Goal: Write out each line of the material again, word for word.

Data extract:
▬▬▬▬▬▬▬▬▬▬
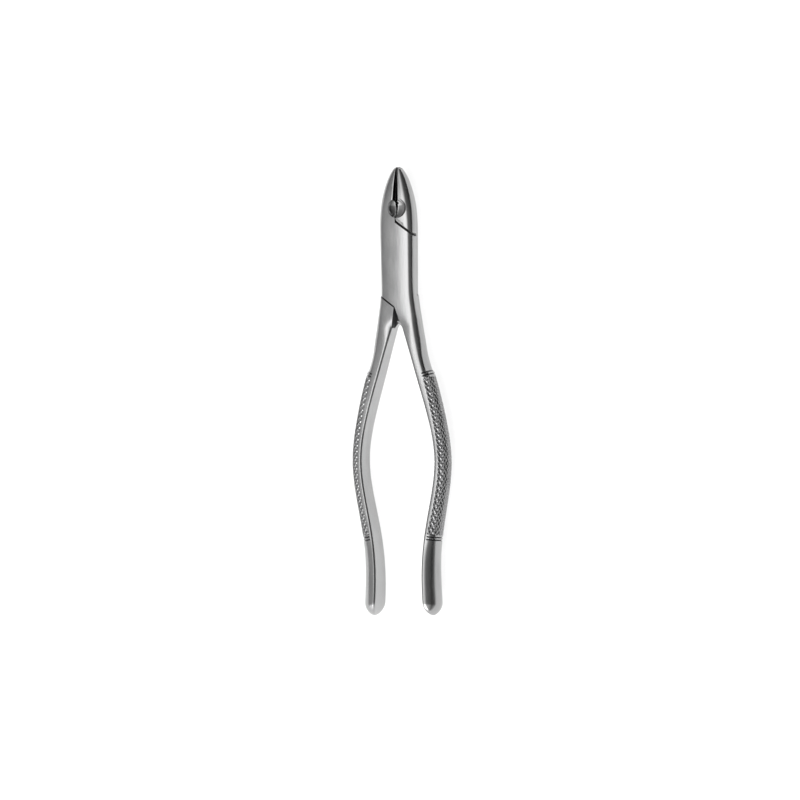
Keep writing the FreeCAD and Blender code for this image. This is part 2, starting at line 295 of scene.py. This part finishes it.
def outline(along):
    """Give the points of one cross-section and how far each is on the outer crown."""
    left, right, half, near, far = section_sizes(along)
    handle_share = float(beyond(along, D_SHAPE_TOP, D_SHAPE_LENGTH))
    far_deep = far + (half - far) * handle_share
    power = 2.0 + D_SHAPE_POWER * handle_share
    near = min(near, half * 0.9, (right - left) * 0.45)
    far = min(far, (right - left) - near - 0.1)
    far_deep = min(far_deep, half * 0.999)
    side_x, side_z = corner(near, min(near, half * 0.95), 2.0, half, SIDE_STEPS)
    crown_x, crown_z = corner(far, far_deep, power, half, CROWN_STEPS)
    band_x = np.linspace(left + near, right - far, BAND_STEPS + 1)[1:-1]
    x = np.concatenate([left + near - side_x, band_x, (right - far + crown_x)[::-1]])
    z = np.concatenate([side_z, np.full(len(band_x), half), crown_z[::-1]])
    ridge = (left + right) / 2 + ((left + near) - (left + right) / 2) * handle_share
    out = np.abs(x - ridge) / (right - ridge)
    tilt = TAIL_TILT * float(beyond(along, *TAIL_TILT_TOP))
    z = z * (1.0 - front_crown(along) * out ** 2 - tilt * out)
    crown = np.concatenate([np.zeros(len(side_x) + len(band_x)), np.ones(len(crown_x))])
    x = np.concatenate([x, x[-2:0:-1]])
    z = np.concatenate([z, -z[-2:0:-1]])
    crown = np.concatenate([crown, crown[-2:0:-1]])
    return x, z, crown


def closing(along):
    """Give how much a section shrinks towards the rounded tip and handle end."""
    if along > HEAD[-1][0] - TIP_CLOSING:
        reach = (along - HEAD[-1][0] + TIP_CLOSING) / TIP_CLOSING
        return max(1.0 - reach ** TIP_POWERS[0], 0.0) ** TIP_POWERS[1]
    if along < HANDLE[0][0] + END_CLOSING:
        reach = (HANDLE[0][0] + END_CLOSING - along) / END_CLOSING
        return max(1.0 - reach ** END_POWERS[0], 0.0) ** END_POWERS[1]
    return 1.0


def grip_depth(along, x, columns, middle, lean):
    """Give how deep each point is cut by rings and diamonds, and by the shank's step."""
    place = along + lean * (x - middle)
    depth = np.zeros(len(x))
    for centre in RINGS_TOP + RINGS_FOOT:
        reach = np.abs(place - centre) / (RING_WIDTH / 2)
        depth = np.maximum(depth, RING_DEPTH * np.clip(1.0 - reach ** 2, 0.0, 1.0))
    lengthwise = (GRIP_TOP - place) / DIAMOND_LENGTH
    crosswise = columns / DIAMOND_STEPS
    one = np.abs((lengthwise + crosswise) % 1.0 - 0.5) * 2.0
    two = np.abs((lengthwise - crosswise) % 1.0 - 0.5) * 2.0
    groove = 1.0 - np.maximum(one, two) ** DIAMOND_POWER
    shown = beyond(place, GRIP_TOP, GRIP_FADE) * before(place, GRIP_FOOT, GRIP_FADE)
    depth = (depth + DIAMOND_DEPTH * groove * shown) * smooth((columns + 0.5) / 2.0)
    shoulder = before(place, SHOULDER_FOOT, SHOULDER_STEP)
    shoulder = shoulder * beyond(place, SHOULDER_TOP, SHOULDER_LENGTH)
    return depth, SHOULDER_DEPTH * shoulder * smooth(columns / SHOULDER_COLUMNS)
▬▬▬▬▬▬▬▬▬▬
Final result:
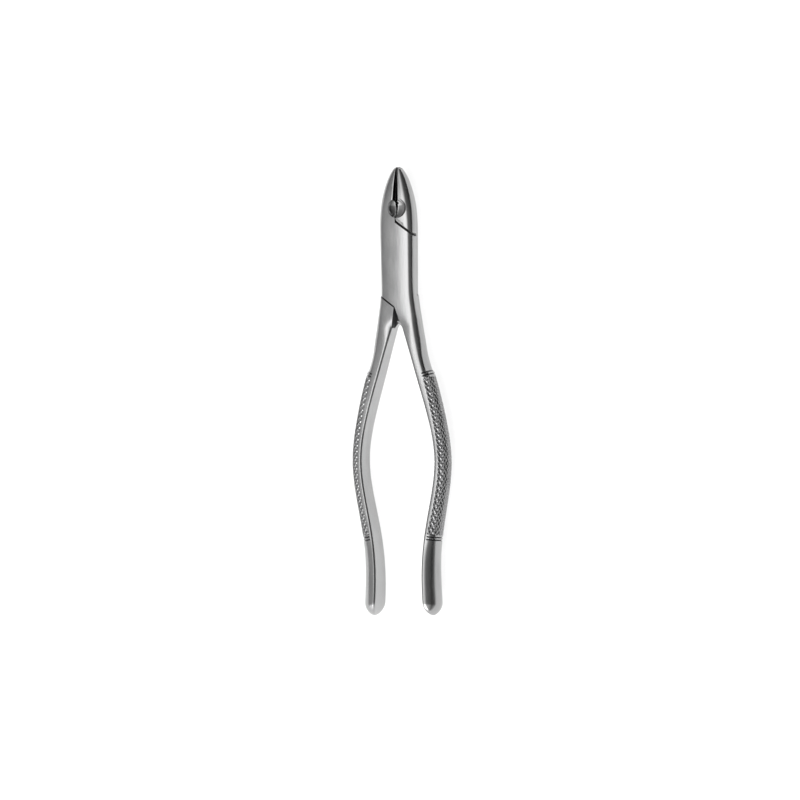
Keep writing the FreeCAD and Blender code for this image. This is part 2, starting at line 295 of scene.py. This part finishes it.
def outline(along):
    """Give the points of one cross-section and how far each is on the outer crown."""
    left, right, half, near, far = section_sizes(along)
    handle_share = float(beyond(along, D_SHAPE_TOP, D_SHAPE_LENGTH))
    far_deep = far + (half - far) * handle_share
    power = 2.0 + D_SHAPE_POWER * handle_share
    near = min(near, half * 0.9, (right - left) * 0.45)
    far = min(far, (right - left) - near - 0.1)
    far_deep = min(far_deep, half * 0.999)
    side_x, side_z = corner(near, min(near, half * 0.95), 2.0, half, SIDE_STEPS)
    crown_x, crown_z = corner(far, far_deep, power, half, CROWN_STEPS)
    band_x = np.linspace(left + near, right - far, BAND_STEPS + 1)[1:-1]
    x = np.concatenate([left + near - side_x, band_x, (right - far + crown_x)[::-1]])
    z = np.concatenate([side_z, np.full(len(band_x), half), crown_z[::-1]])
    ridge = (left + right) / 2 + ((left + near) - (left + right) / 2) * handle_share
    out = np.abs(x - ridge) / (right - ridge)
    tilt = TAIL_TILT * float(beyond(along, *TAIL_TILT_TOP))
    z = z * (1.0 - front_crown(along) * out ** 2 - tilt * out)
    crown = np.concatenate([np.zeros(len(side_x) + len(band_x)), np.ones(len(crown_x))])
    x = np.concatenate([x, x[-2:0:-1]])
    z = np.concatenate([z, -z[-2:0:-1]])
    crown = np.concatenate([crown, crown[-2:0:-1]])
    return x, z, crown


def closing(along):
    """Give how much a section shrinks towards the rounded tip and handle end."""
    if along > HEAD[-1][0] - TIP_CLOSING:
        reach = (along - HEAD[-1][0] + TIP_CLOSING) / TIP_CLOSING
        return max(1.0 - reach ** TIP_POWERS[0], 0.0) ** TIP_POWERS[1]
    if along < HANDLE[0][0] + END_CLOSING:
        reach = (HANDLE[0][0] + END_CLOSING - along) / END_CLOSING
        return max(1.0 - reach ** END_POWERS[0], 0.0) ** END_POWERS[1]
    return 1.0


def grip_depth(along, x, columns, middle, lean):
    """Give how deep each point is cut by rings and diamonds, and by the shank's step."""
    place = along + lean * (x - middle)
    depth = np.zeros(len(x))
    for centre in RINGS_TOP + RINGS_FOOT:
        reach = np.abs(place - centre) / (RING_WIDTH / 2)
        depth = np.maximum(depth, RING_DEPTH * np.clip(1.0 - reach ** 2, 0.0, 1.0))
    lengthwise = (GRIP_TOP - place) / DIAMOND_LENGTH
    crosswise = columns / DIAMOND_STEPS
    one = np.abs((lengthwise + crosswise) % 1.0 - 0.5) * 2.0
    two = np.abs((lengthwise - crosswise) % 1.0 - 0.5) * 2.0
    groove = 1.0 - np.maximum(one, two) ** DIAMOND_POWER
    shown = beyond(place, GRIP_TOP, GRIP_FADE) * before(place, GRIP_FOOT, GRIP_FADE)
    depth = (depth + DIAMOND_DEPTH * groove * shown) * smooth((columns + 0.5) / 2.0)
    shoulder = before(place, SHOULDER_FOOT, SHOULDER_STEP)
    shoulder = shoulder * beyond(place, SHOULDER_TOP, SHOULDER_LENGTH)
    return depth, SHOULDER_DEPTH * shoulder * smooth(columns / SHOULDER_COLUMNS)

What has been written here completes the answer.